When the dialogue between Job and his friends ended, the Lord spoke to him out of the worldwind. Does Job have some questions to ask God? God has a few questions of his own. There are no less than 66 questions the Lord put before Job. List them, read them, and then consider the great chasm between the Creator, and the creation. Humble yourself before the Lord.

God is Not on Trial

After the Lord compelled Job to consider the universe, its origin and order, Job had nothing to say (chapters 38 – 39). The point becomes clear. God is well aware of nature. God knows all about His creation, including the pain and suffering in it. The Lord is the one who created all things, inconcluding animals, and how they act in nature. Even the large sea creature obeys His commands.

God does not need Job, or any human, to question the order of His creation, or His moral justice, in governing it. Man does not stand in judgment on God. The Lord is not in the dock, as the British would say. God is not on trial. God will not permit Himself to be subjected to examination to prove either guilt or innocence. Man has only a small perspective to consider; God has the whole universe to comprehend and control.

Any appearance of God’s injustice must be considered against the larger context of God’s omnipotence, omniscience, and omnipresence.

God’s Sense of Humor 40 – 41

After the Lord has taken Job to task, there is a flash of Divine humor. Job is asked if he would like to rule the universe? Would Job like to instruct the Almighty? (40:1-2). Wisely, Job declined (40:3-5). Perhaps Job would at least consider two amazing creatures, Behemoth, and Leviathan (lit. “coiled one”; “twisted one”). Study Job 3:8; Psalms 74:13-14; Isaiah 27:1  

Some believe these creatures refer to the hippopotamus, and the crocodile.

There are scientists associated with the Institute for Creation Research who suggest dinosaurs are referenced (Leviathan: Legend, Croc, or Something Else? Brian Thomas, PH.D.).
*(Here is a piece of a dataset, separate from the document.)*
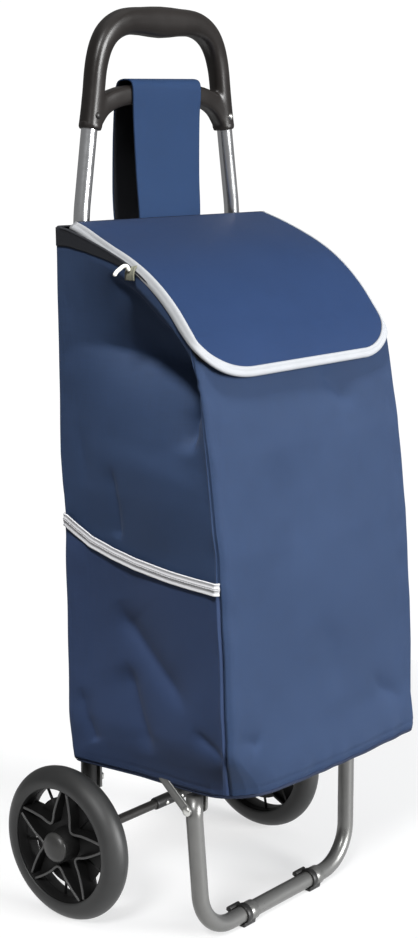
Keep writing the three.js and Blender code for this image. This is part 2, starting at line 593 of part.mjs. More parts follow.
// hanging strap: a wide band that loops over the brace of the handle
{
  const yf = HANDLE_Y - BRACE_T / 2 - 1.2, yb = HANDLE_Y + BRACE_T / 2 + 1.2;
  const line = [
    [-2.0, 701], [-1.2, 720], [yf, 780], [yf, 838.6], [yf + 1.5, 840.4], [HANDLE_Y - 4, 841.2], [HANDLE_Y + 4, 841.2],
    [yb - 1.5, 840.4], [yb, 838.6], [yb + 0.8, 780], [yb + 2.4, 706], [yb - 2, 670], [9, 620], [4, 596],
  ];
  const out = [];
  for (let i = 0; i < line.length; i++) {
    const a = line[Math.max(i - 1, 0)], b = line[Math.min(i + 1, line.length - 1)];
    const t = [b[0] - a[0], b[1] - a[1]], l = Math.hypot(...t);
    out.push([line[i][0] - (t[1] / l) * STRAP_T, line[i][1] + (t[0] / l) * STRAP_T]);
  }
  add('hanging_strap', acrossX(polygon([...line, ...out.reverse()]), -STRAP_HALF, STRAP_HALF), BLUE_CLOTH);
}

// small hook on a webbing tab, just under the left edge of the flap
{
  const x = -BAG_HALF - GAP;
  add('hook_tab', acrossX(polygon([[-92, 652], [-80, 652], [-80, 664], [-92, 660]]), x - 2, x), TAB_OLIVE);
  add('side_hook', tube(rounded([V(x - 4.2, -84.5, 654), V(x - 4.2, -84.5, 664.5), V(x - 13, -79, 663), V(x - 13, -79, 656)], [3, 3], 3), 1.8, 0, 8), HOOK_WHITE);
}

trolley.position.set(0, ORIGIN_Y, 0);

export default trolley;
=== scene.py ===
import json
import math

import bmesh
import bpy
import numpy as np
from mathutils import Matrix, Vector
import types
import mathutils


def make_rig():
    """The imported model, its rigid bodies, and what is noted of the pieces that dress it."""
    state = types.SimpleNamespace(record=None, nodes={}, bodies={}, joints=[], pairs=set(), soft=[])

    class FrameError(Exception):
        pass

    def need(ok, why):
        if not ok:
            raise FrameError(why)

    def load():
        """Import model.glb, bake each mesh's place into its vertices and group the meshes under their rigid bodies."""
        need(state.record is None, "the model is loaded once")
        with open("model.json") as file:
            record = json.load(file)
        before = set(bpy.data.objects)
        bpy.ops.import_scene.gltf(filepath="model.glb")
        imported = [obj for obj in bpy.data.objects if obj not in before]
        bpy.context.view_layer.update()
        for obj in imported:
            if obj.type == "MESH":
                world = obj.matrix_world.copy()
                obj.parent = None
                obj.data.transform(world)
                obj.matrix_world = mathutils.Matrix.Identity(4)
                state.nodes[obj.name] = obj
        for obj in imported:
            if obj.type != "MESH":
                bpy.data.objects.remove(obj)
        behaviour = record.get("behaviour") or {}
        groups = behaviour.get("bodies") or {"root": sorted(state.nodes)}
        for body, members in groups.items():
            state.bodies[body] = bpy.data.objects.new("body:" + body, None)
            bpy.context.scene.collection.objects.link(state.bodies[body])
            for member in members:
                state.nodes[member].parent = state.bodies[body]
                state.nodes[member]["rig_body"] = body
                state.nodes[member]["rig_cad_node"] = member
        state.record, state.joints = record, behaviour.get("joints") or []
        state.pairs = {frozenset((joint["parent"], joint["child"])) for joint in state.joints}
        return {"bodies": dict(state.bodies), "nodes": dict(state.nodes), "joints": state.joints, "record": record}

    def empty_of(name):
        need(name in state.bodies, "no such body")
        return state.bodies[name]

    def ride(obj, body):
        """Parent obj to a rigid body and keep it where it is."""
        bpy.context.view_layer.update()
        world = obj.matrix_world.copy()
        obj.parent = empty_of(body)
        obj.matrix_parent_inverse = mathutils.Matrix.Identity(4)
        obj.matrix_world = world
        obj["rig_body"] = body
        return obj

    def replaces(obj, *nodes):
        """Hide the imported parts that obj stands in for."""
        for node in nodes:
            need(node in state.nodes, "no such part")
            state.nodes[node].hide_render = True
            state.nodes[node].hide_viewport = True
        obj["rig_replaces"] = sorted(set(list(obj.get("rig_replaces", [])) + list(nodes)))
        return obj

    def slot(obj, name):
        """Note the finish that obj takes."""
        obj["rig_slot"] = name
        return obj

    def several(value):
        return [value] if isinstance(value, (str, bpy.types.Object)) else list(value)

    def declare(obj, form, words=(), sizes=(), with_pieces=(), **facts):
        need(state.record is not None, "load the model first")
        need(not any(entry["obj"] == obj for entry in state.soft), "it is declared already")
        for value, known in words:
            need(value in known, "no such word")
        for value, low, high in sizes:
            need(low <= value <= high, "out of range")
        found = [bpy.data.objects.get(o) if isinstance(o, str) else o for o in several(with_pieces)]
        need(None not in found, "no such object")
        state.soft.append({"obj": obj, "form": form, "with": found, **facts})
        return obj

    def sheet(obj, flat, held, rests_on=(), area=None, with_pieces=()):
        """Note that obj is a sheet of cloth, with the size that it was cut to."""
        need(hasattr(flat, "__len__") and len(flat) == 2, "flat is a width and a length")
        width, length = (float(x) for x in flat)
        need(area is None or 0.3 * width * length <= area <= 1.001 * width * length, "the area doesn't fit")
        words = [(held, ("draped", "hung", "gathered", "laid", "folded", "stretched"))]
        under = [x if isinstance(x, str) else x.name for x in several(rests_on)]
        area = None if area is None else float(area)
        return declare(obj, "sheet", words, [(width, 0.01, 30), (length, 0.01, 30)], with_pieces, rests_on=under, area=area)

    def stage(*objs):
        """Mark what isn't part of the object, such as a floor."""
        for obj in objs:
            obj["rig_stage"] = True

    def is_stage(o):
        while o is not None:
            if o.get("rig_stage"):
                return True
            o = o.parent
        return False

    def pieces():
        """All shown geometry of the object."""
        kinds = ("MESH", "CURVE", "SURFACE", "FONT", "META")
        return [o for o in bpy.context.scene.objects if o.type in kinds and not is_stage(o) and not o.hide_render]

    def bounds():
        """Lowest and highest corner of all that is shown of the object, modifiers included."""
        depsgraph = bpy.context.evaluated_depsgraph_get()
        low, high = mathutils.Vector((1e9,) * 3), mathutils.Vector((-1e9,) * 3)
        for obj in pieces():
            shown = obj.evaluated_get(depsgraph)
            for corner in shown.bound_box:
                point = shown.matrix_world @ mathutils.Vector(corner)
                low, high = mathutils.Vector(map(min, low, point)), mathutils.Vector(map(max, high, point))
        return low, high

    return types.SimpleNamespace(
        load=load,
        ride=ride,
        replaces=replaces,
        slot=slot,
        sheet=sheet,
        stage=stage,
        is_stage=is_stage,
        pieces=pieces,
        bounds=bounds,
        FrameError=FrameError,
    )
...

Study Job 40:15-41:1-34

A third alternative is to understand the creatures as mystical symbols of disorder, and danger, in God’s world. They are not always symbols of evil, for the Lord is very proud of them. They have enormous strength and toughness. They are designed by God for His pleasure and purposes.

The larger point is that the world is an amazing place. It is not perfect. It is not always safe. It is not always understandable. However, all of creation is under the sovereign control of God, and that should bring comfort to any heart in times of sickness, sorrow, and suffering. Creation is full of beauty, but there are terrible beasts at large.
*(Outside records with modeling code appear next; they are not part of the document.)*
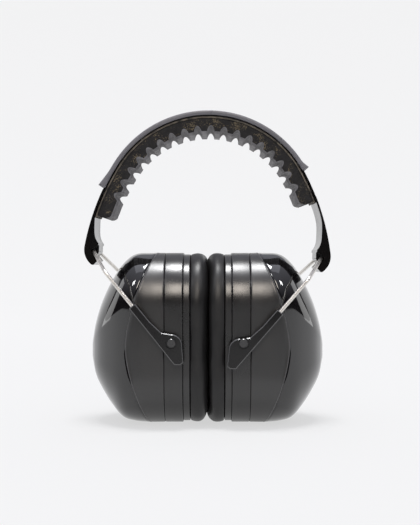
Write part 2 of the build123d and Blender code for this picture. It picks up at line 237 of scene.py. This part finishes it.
BACKING = foam("backing_felt", (0.025, 0.022, 0.02), (0.30, 0.25, 0.19))
SKIN = soft_skin("cushion_skin", (0.009, 0.0085, 0.0088))
WIRE = steel("wire_steel", (0.78, 0.75, 0.71), 0.34, (1.0, 1.0, 0.12))


# ---- mesh helpers ---------------------------------------------------------------------
def new_piece(name, verts, faces, mat, smooth=True):
    mesh = bpy.data.meshes.new(name)
    mesh.from_pydata([tuple(c * MM for c in v) for v in verts], [], faces)
    mesh.validate()
    mesh.materials.append(mat)
    for polygon in mesh.polygons:
        polygon.use_smooth = smooth
    piece = bpy.data.objects.new(name, mesh)
    bpy.context.scene.collection.objects.link(piece)
    return piece


def grid_faces(rows, cols, wrap_rows, wrap_cols):
    faces = []
    for i in range(rows if wrap_rows else rows - 1):
        for j in range(cols if wrap_cols else cols - 1):
            a, b = i * cols + j, i * cols + (j + 1) % cols
            c, d = ((i + 1) % rows) * cols + (j + 1) % cols, ((i + 1) % rows) * cols + j
            faces.append((a, b, c, d))
    return faces


def outward(piece):
    """Turns every face outwards."""
    work = bmesh.new()
    work.from_mesh(piece.data)
    bmesh.ops.recalc_face_normals(work, faces=work.faces)
    work.to_mesh(piece.data)
    work.free()


def outline_point(width, height, corner, share):
    """A point round a rounded rectangle, `share` of the way from the middle of one side,
    with its outward direction: (y, z, ny, nz)."""
    w, h, r = width / 2 - corner, height / 2 - corner, corner
    lengths = [h, r * pi / 2, 2 * w, r * pi / 2, 2 * h, r * pi / 2, 2 * w, r * pi / 2, h]
    s = sum(lengths) * share
    leg = 0
    while leg < 8 and s > lengths[leg]:
        s -= lengths[leg]
        leg += 1
    if leg in (1, 3, 5, 7):
        a = (leg - 1) / 2 * pi / 2 + s / r
        cy = w if leg in (1, 7) else -w
        cz = h if leg in (1, 3) else -h
        y, z = cy + r * cos(a), cz + r * sin(a)
    elif leg == 0:
        y, z, a = width / 2, s, 0.0
    elif leg == 2:
        y, z, a = w - s, height / 2, pi / 2
    elif leg == 4:
        y, z, a = -width / 2, h - s, pi
    elif leg == 6:
        y, z, a = -w + s, -height / 2, 1.5 * pi
    else:
        y, z, a = width / 2, -h + s, 0.0
    return y, z, cos(a), sin(a)


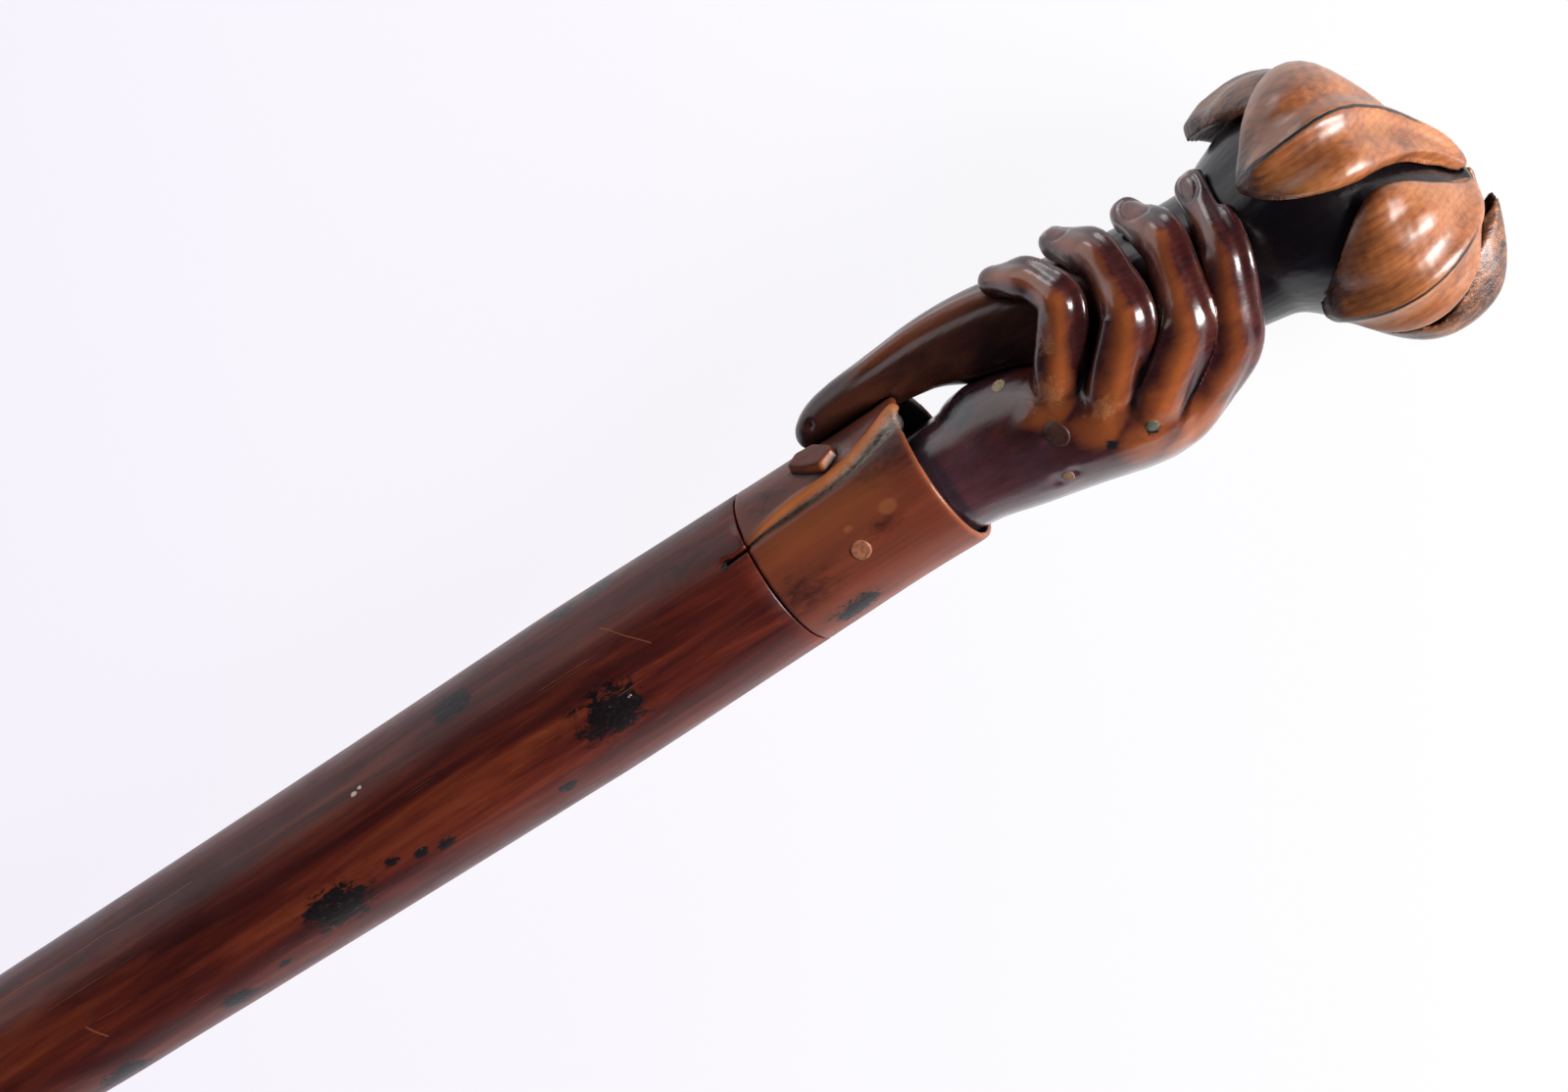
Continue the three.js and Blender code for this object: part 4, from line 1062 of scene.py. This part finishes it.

The conclusion of the Book of Job finds the man from Uz humbled, and apologetic. He had asked God to explain Himself, and the Lord refused, reminding Job that his inquiry was inappropriate. God was to be trusted, even if He cannot be fully understood in the totality of His essence, or works.

Job’ s Wealth

Taken / Restored 

  • Sons: 7 / 7
  • Daughters: 3 / 3
  • Sheep: 7,000 / 14, 000
  • Camels: 3,000 / 6, 000
  • Oxen: 500 / 1, 000
  • She asses: 500 / 1, 000
  • A great household: — / —

Because Job humbled himself, and accepted the well-deserved rebuke, in matchless grace, the Lord restored to Job his health, and more than what had been taken from him. “So, the Lord blessed the latter end of Job more than his beginning: for he had fourteen thousand sheep, and six thousand camels, and a thousand yoke of oxen, and a thousand she asses. 13 He had also seven sons and three daughters. 17 So Job died, being old and full of days” (Job 42:12-13, 17).

The three friends of Job also received a rebuke, for the Lord’s anger was turned against them (42:7). They were to go to Job, and offer an appropriate sacrifice. Job would pray for them (42:8).
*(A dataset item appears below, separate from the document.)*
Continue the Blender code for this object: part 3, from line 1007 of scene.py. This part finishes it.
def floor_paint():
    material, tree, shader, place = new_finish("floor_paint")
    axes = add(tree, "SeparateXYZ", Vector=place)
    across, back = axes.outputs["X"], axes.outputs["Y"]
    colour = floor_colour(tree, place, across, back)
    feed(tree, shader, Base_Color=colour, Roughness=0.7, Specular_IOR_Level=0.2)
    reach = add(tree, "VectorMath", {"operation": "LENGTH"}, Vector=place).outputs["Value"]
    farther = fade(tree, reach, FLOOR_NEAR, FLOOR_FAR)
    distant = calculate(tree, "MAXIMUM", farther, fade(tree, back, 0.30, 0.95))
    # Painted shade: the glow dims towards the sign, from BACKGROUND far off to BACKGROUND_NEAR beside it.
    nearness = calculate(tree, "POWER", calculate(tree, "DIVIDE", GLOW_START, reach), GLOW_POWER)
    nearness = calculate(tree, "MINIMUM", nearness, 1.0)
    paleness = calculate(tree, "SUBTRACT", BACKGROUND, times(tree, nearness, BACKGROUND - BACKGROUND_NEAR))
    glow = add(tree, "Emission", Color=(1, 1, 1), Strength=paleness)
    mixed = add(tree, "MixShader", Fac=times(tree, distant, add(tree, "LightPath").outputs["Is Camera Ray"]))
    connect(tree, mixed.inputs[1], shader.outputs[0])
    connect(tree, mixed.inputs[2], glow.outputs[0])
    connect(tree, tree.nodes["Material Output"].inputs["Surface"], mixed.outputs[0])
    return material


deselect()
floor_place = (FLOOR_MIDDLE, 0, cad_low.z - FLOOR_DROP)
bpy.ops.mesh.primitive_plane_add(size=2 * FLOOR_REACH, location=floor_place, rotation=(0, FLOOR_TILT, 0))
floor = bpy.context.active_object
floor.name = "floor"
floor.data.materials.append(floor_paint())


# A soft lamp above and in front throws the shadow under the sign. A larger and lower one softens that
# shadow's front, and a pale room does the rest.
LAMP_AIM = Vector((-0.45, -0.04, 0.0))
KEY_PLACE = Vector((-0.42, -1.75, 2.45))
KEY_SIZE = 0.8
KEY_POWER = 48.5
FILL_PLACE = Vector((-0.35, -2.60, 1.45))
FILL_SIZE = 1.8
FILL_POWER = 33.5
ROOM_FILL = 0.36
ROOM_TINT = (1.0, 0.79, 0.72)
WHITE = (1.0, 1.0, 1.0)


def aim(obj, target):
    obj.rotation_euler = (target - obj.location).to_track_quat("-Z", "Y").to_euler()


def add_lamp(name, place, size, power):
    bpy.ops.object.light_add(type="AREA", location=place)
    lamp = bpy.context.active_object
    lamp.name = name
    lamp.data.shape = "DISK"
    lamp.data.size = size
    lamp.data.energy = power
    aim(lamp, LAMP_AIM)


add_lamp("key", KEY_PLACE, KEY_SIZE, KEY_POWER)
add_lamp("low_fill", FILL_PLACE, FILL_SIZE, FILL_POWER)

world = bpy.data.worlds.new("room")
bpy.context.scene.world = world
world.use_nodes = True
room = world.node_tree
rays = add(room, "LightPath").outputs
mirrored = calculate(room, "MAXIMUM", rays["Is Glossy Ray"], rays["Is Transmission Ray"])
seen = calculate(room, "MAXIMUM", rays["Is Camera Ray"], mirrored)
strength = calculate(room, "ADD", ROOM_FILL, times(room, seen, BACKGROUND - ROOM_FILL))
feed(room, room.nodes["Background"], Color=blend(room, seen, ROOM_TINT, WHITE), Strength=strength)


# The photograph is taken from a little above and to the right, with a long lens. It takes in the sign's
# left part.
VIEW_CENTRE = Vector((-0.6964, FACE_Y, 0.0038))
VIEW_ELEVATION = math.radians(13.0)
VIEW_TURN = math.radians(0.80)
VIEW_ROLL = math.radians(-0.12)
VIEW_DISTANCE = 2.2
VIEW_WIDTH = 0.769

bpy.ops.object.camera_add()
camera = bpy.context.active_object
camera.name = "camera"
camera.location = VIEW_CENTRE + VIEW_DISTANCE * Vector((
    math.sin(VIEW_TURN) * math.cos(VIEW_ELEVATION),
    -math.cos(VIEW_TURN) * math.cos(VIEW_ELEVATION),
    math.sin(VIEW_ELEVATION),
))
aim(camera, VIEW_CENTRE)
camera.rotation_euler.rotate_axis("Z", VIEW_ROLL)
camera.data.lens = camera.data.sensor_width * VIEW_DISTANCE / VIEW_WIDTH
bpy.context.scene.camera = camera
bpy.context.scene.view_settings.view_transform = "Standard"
Obedient to the demands of the Lord, the three friends did as directed, and lived another day, but much wiser. 

Lessons from Job

Anyone who has tried to turn from evil can appreciate how challenging and difficult it can be. The passions of the body are strong, the thoughts of the mind are intense, the will to power is natural, and the desire for pleasure is almost insatiable. Job is a man to be admired. He is a worthy role model of personal integrity.

Every Christian must examine their motive for being religious. Is it fear of punishment that a person seeks to do right? Is it a desire to be blessed and rewarded that evil is forsaken? Is the goodness a person displays simply the lack of opportunity to do wrong?  Professing Christian, “Examine yourselves, whether ye be in the faith; prove your own selves. Know ye not your own selves, how that Jesus Christ is in you, except ye be reprobates?” (2 Cor. 13:5).

When you find yourself bewildered with pain and suffering, rebuked by your spouse, and without understanding friends, do not despair, or immediately determine it is because of some sin committed. There are many reasons for suffering in the plan of God. Pray and study the whole counsel of God on this matter.

Even if the Lord does not answer all of your questions as to why something happens, it is still important to trust Him. God is perfect in all of His ways (Psalms 18:30). The heart can trust Him to do all things well, and submit to His sovereignty. “For my thoughts are not your thoughts, neither are your ways my ways, saith the Lord.  9 For as the heavens are higher than the earth, so are my ways higher than your ways, and my thoughts than your thoughts” (Isaiah 55:8-9).

Do not ascribe to people a motive they may not have, nor accuse them of bad behavior without evidence. Questionable accusations will only cause self to be angry, as Elihu became angry with Job, and it will be unfair. People resent being blamed for something they have not done.